Getting the skinny on fat and brittle bones
WHILE THE PEOPLE of poor nations might enviously behold the comfortably corpulent with the reverence accorded the wealthy, in Western nations, where more or less everyone is affluent by Third World standards, overweight and obesity is a modern curse.
The acknowledged leader among developed nations, the United States, is, not unnaturally, at the forefront of what Anne Alexander calls the 'Fat War' in her book, Win The Fat War (Rodale $152). She takes us on a trip into this land of giants in an Oprah-style parade of weight-loss winners offering supposedly feel-good, bite-sized first-hand accounts of triumph over biscuit tin.
In truth, even with rapidly increasing rates of child obesity here (thanks in part to the neglect of the traditional rice-based Asian diet for imported American fast food culture), it might be difficult for Hong Kongers to relate to tales of leviathans from Arizona and Arkansas (they are all Americans), who can stand much less than 1.8 metres tall and yet shed 180 kilograms - and still weigh more than 90kg.
There's not much wrong with the fundamentals of Alexander's book - eat sensibly and healthily and aspire to permanent change - and her similarly themed 10 Commandments of Weight Loss. But she does unwittingly encourage the idea of exercise as the enemy (if you misbehave and binge, an extra half-hour in the gym as penance). She also sends the message 'slim is good', ignoring metabolism or hormonal problems that can lead to weight gain, and the fact that being steadily slightly overweight might make for not only a healthier, but a happier person than the yo-yo dieter who inflicts constant and enormous stresses on their body.

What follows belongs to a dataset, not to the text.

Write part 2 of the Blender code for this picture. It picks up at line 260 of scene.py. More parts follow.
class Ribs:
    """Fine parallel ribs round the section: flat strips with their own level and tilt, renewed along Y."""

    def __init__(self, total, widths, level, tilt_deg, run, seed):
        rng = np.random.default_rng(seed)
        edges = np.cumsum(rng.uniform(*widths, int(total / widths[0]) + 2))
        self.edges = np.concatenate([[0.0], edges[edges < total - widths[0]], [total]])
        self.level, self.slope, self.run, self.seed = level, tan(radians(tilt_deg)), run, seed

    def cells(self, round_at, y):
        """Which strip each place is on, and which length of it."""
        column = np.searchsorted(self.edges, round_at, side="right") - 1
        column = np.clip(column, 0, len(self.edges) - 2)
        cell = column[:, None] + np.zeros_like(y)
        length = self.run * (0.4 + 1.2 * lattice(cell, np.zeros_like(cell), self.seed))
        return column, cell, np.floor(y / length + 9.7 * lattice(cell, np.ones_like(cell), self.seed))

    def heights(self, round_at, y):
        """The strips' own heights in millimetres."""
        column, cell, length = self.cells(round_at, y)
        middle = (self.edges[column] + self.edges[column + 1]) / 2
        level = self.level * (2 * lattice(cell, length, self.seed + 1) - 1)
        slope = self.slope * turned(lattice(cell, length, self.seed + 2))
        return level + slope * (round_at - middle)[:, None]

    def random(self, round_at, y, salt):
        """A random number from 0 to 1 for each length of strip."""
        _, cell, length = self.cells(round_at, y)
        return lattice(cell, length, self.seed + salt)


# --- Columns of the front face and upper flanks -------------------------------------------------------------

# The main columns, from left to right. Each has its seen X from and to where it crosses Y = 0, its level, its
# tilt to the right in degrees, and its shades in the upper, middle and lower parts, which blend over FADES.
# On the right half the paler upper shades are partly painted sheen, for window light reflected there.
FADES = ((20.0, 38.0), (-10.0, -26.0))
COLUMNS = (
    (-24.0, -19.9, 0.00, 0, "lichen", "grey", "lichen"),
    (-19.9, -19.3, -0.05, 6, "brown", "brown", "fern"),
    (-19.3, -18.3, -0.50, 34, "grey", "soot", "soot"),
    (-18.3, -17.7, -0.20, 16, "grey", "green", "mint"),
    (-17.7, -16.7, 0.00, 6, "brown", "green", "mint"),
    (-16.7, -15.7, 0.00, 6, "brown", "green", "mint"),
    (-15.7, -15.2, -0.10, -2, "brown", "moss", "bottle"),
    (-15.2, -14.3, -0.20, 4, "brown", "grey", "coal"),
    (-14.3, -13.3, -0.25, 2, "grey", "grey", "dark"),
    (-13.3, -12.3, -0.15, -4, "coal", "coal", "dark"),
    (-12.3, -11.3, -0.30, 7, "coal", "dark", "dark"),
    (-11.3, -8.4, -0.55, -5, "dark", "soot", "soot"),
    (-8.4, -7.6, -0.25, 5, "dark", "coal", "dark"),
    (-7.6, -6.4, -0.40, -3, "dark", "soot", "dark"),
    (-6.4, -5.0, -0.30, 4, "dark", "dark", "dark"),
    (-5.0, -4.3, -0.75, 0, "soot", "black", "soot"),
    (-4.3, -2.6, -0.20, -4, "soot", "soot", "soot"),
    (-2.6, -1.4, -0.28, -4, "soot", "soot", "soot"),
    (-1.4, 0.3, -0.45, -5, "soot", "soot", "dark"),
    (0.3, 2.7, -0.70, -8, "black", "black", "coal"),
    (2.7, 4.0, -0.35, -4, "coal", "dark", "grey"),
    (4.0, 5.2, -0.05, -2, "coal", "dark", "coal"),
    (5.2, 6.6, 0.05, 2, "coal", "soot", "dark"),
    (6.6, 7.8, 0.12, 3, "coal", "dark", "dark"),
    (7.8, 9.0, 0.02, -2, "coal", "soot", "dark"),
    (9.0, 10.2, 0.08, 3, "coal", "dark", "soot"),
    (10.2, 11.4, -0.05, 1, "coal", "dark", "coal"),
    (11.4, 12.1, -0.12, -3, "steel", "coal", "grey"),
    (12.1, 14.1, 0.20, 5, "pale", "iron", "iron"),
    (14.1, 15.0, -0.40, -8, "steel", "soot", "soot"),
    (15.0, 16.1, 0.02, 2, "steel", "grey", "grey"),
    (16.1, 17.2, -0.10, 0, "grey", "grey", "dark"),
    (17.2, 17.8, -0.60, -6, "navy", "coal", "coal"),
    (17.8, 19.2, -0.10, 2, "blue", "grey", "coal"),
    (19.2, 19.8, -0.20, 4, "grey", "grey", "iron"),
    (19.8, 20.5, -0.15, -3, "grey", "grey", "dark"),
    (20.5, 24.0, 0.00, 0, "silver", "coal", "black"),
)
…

The torrent of 145, often overlapping, weight loss anecdotes will bloat the senses of all but the most determined dieter searching for something to believe in.
One person's diet is another's bone disease. A much more praiseworthy, timely book from the same publisher addresses a silent epidemic far more widespread than even obesity, and with consequences equally grave, if not more so. A team of almost 30 doctors and other health-care professionals offer vital expertise and advice on osteoporosis in The Doctors Book Of Home Remedies For Stronger Bones (Rodale $123).
An ailment linked to nutritional deficiency, especially in childhood and adolescence, it is a condition by no means restricted to the US. It is, though, claimed as the country's fourth leading killer of women, with one in two sustaining an osteoporosis-related fracture at some time. In fact The Doctors Book, by the editors of Prevention magazine, of which Alexander is editor-in-chief, is of special relevance to Asians, whose race - along with Caucasian - is one of the leading risk factors for the disease.